For young people, the burning question of our time is "Facebook or MySpace?" It's the contemporary equivalent to a previous generation's "Paul or John?" or "Betty or Veronica?"


Though there's considerable overlap between the two big social-networking services, only one usually becomes the center of a teen's online social life. Most often the choice is made depending on where your friends are. But what determines whether clusters of friends alight on MySpace or Facebook? A controversial answer comes from Danah Boyd a researcher at the Berkeley school of information: it's a matter of social class.

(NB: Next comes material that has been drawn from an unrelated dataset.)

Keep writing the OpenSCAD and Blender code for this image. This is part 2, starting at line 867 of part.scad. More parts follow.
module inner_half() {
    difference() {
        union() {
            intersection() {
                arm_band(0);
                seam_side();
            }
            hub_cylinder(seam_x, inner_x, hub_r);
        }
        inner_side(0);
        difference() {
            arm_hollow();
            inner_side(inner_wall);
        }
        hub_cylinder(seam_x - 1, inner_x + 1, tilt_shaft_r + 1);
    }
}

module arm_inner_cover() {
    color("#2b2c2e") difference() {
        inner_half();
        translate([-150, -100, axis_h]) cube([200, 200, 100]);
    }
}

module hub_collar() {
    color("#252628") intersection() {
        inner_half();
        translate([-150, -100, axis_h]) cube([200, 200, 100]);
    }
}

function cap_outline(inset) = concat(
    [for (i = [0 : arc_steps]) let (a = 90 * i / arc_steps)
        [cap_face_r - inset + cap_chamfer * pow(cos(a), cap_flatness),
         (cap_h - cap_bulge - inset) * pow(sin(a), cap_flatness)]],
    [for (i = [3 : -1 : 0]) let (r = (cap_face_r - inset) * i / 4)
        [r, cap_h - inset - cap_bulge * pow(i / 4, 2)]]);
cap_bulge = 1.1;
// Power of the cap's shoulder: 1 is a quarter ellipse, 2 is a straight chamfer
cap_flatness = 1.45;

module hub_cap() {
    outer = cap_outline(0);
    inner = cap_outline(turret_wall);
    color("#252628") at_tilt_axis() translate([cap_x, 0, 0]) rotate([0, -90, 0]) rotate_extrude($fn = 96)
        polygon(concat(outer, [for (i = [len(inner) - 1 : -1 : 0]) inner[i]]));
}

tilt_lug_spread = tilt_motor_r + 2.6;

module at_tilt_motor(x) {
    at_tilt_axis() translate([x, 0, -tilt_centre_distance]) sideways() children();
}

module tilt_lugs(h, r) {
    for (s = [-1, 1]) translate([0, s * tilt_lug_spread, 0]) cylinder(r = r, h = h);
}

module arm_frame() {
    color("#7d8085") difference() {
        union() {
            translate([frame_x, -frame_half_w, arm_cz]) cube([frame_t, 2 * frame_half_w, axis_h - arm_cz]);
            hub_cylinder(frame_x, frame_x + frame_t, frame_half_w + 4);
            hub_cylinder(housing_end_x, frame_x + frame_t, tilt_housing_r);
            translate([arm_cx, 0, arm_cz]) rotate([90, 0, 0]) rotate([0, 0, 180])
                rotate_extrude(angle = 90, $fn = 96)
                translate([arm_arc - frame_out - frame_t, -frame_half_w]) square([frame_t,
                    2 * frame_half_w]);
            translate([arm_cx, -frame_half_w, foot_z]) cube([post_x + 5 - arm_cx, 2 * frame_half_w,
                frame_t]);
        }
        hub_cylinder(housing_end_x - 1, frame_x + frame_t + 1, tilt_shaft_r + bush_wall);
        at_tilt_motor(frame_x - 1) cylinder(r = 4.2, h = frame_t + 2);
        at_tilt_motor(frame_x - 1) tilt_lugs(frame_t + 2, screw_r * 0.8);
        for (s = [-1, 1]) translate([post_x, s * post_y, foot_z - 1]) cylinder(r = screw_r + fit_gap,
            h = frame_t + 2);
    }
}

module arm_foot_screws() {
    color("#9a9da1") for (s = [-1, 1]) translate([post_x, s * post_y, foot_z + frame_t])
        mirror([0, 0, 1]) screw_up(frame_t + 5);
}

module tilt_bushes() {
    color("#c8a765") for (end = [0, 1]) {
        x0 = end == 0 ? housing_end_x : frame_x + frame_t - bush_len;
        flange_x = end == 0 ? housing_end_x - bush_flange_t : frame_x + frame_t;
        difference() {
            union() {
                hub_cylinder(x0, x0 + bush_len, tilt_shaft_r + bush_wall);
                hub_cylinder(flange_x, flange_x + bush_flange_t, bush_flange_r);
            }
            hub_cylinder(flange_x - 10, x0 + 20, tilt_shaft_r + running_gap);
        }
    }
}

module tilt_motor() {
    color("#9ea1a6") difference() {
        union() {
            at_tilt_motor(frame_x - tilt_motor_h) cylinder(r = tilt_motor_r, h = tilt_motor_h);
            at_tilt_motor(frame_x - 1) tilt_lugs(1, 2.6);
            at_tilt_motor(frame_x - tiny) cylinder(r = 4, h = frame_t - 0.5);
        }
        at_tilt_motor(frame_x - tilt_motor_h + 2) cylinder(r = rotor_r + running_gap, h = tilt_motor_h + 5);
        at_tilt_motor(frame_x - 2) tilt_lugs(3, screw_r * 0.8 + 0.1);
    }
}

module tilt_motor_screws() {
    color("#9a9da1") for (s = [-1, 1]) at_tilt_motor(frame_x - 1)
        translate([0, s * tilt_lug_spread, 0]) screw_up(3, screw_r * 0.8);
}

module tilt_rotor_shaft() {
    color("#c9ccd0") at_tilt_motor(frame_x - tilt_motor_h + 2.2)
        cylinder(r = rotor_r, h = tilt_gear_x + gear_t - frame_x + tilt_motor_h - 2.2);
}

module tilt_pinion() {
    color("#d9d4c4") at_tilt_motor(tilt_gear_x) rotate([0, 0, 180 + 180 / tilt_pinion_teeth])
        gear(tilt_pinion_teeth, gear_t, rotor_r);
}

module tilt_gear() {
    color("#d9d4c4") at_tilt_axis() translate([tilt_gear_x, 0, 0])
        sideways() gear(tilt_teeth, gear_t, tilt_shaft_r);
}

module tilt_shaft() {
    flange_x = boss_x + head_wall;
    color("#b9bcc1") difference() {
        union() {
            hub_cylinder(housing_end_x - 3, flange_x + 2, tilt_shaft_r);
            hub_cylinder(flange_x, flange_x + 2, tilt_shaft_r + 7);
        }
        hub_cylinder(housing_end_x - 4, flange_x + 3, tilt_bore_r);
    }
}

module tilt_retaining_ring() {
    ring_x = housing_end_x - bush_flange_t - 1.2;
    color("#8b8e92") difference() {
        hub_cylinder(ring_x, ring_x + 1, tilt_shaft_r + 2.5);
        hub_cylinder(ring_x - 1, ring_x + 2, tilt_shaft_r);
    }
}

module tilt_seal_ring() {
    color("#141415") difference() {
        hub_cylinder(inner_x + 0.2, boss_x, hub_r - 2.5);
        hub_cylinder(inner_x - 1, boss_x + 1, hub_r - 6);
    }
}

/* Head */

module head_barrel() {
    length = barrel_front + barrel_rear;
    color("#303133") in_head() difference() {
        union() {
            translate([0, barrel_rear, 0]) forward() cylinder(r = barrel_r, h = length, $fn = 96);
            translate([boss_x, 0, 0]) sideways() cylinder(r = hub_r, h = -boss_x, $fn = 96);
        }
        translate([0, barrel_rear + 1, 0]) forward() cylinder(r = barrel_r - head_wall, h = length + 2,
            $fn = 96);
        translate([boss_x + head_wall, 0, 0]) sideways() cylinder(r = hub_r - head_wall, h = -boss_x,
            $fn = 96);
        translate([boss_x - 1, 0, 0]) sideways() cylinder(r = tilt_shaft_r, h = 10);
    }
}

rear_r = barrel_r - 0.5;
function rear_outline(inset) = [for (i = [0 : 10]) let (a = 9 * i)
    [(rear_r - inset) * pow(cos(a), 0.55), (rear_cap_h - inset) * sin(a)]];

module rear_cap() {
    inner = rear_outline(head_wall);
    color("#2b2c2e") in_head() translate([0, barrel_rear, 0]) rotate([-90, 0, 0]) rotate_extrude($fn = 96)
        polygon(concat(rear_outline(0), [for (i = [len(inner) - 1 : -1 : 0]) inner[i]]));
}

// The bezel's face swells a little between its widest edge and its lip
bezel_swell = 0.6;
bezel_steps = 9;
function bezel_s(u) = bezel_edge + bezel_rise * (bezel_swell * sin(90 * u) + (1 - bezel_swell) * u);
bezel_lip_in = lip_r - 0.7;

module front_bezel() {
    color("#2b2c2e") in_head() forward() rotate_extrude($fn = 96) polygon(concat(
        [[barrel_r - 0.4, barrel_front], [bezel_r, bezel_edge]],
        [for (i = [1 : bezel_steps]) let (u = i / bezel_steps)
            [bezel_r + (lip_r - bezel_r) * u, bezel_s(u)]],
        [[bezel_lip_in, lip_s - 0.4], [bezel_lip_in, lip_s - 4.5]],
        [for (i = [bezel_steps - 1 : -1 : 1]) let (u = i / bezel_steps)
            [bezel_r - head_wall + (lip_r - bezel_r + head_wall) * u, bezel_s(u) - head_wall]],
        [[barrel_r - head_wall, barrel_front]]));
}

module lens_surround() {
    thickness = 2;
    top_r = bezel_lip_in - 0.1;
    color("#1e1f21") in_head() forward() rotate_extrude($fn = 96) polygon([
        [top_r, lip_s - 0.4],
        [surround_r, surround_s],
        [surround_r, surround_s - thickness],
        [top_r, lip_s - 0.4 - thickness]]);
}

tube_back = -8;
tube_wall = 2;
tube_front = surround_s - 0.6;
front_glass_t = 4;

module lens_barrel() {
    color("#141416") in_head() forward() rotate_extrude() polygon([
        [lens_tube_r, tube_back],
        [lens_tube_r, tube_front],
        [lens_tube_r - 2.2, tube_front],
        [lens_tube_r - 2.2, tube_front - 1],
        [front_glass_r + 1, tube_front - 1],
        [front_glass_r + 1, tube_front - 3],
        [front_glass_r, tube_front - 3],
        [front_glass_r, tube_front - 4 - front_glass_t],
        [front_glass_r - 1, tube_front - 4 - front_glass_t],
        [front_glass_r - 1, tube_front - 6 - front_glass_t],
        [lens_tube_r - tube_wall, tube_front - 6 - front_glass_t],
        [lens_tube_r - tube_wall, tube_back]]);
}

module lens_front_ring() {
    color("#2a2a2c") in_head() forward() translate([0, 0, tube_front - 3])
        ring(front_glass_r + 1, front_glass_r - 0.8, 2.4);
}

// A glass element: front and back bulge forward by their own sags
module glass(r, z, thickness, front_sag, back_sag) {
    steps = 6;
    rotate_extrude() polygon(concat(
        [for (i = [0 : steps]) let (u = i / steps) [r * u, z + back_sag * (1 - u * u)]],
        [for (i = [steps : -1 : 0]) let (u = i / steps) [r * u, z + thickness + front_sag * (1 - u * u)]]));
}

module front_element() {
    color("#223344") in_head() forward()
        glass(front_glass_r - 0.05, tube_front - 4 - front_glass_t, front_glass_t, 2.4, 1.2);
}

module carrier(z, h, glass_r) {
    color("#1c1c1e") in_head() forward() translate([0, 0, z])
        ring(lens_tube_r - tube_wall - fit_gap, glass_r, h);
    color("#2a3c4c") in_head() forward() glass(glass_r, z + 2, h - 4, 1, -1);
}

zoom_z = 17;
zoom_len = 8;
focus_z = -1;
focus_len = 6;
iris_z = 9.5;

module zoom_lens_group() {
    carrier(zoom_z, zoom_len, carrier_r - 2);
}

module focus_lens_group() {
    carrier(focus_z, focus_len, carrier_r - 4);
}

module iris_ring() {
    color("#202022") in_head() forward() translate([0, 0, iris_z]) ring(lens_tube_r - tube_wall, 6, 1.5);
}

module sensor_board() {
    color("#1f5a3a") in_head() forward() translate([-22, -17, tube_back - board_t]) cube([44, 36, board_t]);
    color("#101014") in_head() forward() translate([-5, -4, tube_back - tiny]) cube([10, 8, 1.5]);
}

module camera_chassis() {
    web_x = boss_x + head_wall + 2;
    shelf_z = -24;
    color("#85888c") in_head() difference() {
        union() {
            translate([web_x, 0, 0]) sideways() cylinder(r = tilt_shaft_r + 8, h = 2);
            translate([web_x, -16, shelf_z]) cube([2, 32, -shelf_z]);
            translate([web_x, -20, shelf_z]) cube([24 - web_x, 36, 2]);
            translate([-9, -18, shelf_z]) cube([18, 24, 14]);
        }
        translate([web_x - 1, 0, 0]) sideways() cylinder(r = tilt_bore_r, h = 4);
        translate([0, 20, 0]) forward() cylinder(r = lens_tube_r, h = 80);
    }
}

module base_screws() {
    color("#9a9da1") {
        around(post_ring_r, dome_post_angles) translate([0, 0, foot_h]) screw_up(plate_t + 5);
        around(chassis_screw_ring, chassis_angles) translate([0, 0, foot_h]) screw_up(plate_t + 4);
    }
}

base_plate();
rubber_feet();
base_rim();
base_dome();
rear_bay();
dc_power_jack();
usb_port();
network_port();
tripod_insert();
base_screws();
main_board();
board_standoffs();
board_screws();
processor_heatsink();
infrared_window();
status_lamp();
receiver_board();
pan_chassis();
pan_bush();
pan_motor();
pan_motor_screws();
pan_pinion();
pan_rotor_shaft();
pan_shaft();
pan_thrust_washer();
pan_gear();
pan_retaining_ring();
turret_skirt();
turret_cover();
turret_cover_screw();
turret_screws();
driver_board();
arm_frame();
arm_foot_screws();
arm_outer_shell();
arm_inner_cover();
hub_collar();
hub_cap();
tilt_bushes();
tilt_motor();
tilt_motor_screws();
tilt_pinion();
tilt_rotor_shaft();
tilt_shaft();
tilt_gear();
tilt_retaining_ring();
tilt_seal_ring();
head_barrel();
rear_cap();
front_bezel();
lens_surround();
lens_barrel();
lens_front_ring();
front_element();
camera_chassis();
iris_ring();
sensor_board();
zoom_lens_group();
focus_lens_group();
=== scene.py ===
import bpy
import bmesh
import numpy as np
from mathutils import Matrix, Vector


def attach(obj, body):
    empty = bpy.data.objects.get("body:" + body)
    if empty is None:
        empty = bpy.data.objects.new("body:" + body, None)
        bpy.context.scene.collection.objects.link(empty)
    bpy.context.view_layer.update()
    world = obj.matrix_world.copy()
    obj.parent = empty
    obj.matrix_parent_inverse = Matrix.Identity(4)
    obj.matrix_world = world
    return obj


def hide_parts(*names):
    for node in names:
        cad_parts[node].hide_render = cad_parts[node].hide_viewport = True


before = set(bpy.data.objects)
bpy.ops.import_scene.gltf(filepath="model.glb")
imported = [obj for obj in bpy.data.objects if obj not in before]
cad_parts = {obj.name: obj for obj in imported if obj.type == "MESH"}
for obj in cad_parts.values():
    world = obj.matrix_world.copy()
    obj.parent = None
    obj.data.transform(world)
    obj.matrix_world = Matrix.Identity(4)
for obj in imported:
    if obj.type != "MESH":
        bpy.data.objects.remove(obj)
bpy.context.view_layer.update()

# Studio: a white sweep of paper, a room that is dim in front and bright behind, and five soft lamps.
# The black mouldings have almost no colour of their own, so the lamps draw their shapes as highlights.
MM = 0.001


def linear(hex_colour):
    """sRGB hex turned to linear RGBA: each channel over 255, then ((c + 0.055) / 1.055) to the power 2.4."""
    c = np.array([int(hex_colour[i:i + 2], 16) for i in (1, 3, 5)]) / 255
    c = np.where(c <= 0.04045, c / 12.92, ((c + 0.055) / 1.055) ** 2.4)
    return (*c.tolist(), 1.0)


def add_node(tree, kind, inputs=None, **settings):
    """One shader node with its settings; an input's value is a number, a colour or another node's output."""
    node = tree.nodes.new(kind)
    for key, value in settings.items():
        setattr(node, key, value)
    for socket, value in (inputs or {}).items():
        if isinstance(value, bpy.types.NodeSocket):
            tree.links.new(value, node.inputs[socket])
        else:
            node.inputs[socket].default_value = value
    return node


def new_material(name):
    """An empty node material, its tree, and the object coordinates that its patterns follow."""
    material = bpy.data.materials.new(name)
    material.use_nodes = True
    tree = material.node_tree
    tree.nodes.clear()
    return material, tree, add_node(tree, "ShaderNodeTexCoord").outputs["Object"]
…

A few weeks ago, Boyd—who has done extensive ethnographic work on online behavior, blog-posted an essay tentatively sharing her (admittedly nonscientific) findings after months of interviews, field observations and profile analysis. Generally, she contended, "The goodie two shoes, jocks, athletes and other 'good' kids are now going to Facebook. These kids tend to come from families who emphasize education and going to college." MySpace is still home for "kids whose parents didn't go to college, who are expected to get a job when they finish high school."

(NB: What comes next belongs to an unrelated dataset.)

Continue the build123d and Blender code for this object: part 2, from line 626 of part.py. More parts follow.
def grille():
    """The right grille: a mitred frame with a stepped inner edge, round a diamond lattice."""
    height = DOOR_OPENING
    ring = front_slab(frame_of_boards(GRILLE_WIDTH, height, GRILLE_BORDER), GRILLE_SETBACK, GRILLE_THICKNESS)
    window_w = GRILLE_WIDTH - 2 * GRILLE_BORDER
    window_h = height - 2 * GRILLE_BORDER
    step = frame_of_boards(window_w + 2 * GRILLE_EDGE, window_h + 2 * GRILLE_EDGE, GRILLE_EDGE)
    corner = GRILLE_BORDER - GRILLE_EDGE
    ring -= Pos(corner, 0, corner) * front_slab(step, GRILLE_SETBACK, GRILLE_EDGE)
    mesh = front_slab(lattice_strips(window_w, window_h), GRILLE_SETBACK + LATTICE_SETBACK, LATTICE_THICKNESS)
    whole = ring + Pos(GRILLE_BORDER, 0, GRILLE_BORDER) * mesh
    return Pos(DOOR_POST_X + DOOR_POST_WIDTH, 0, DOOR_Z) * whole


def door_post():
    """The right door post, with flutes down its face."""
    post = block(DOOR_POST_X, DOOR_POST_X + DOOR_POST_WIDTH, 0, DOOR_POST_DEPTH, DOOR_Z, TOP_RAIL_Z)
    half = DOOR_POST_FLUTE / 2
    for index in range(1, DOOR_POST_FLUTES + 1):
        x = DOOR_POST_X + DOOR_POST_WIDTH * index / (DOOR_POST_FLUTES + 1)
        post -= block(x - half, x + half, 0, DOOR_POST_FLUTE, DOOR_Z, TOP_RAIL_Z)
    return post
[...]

It's also, she says, the preferred digital hangout for outsiders—burnouts, punks, emos, Goths and gangstas. In addition, she says, Hispanic and immigrant teens are more likely to choose MySpace.

Boyd does concede that a lot of this may have to do with the fact that Facebook began at Harvard and spread out from the Ivies. But she believes that there's conscious self-identification involved in the choice. Facebookers are strivers; MySpacers are there in part because they're rejecting the values of preppies, jocks and tools.